Campaigners are pushing for a commitment to further action in the crucial next decade, with an 80 per cent reduction in greenhouse gas emissions by 2030.

Currently the Government has committed to overall net zero - or 100% - reduction in emissions by 2045.

Meanwhile, a Citizens Advice Scotland (CAS) survey from June revealed one in 10 workers in Scotland was unable to pay a gas or electricity bill at least once last year due to a lack of money.

The poll, conducted for CAS by YouGov, found seven per cent of respondents had run out of funds once or twice, while 2% had done so “more than six times”.

Renewed definitions of fuel poverty in May revealed 583,000 Scottish households are in fuel poverty and 293,000 are in “extreme” fuel poverty.

Fuel poverty is defined as a household spending 10% of its net income on fuel costs after housing, care and childcare costs - while extreme fuel poverty is defined as 20% and over.

The Scottish Greens said they are establishing a climate emergency citizen’s assembly to ensure the people of Scotland have direct input on plans to tackle the climate crisis according to Scottish Greens Co-Leader Patrick Harvie MSP.

He said: “In June Extinction Rebellion challenged each of the political parties.

The Greens were challenged to deliver a climate emergency citizen’s assembly.

It’s vital that we get people’s voices into the debate about how we tackle the climate emergency, so I’m delighted that my colleague Mark Ruskell has been able to bring forward proposals to deliver this.

“On Friday thousands of young people walked out their classes to take part in the climate strike, highlighting the imminent threat posed by the climate crisis. It’s important we listen to these young people and allow them, along with a representative group of people from across Scotland, to feed into our response to this existential crisis.”

Friends of the Earth Scotland Climate Campaigner Caroline Rance said: “The climate strikes show that there is huge public demand for urgent action from the Scottish Government to bring down our climate emissions within the next decade.

“Setting an earlier date by which Scotland’s homes will be energy efficient is a much needed step towards reducing the climate impact of heating our homes.

“Because of the narrow scope of this bill there is no date specified for these improvements, however the amendment lodged by Green MSP Mark Ruskell will mean that Ministers must set out their plans for speeding up home energy efficiency measures. 

“We encourage all other parties to vote for this amendment on Wednesday, and would like to see every home reach an energy rating of at least C by 2030 at the latest.

“Too many people in Scotland live in cold, leaky homes which inflict a host of health problems as well as costing people far more in their energy bills. By investing in ensuring every home is a warm home we can deliver a boost to public health as well as tackling a huge source of climate emissions.”

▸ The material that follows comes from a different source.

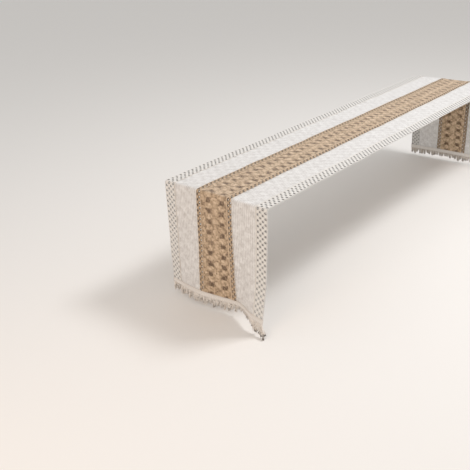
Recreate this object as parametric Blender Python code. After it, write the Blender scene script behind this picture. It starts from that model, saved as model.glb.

It comes as a new £30 million fund for low-carbon heating infrastructure is now open for projects to make applications. The Scottish Low Carbon Heat Funding is being made available to businesses and organisations working on innovative solutions to heating buildings.

Financial support will account for 50% of the total eligible costs of a capital project - including those focused on reducing emissions - up to a maximum of £10 million. Ad the funding is part of a wider Low Carbon Infrastructure

Transition Programme which was introduced by the Scottish Government in March 2015 in partnership with Scottish Enterprise, Highlands and Islands Enterprise, Scottish Futures Trust and sector specialists.

Scotland’s Energy Minister Paul Wheelhouse said: “It’s estimated that Scotland’s homes are responsible for the emission of six million tonnes of harmful carbon dioxide into our atmosphere every year, 15% of all emissions.

“In order to meet Scotland’s ambitious proposed climate change targets, we estimate that nearly every Scottish home - unless already on a renewable heat supply - will need to have a change to its heating system by 2045, if not before.

“The Scottish Government is already making inroads to that target, by committing to ensuring that all new homes use renewable or low carbon heat by 2024, but we also want to create an environment where existing homes transition to renewable solutions as well.

“The problem is too big for the government to tackle on its own, so we are tapping into the significant expertise and talent that exists within Scotland - giving people the means to take the initiative and effect change through deployment of innovative, low carbon approaches to heating.”

“By taking this approach we’re also supporting jobs, building skills, and ultimately creating end products with an environmental and social benefit.”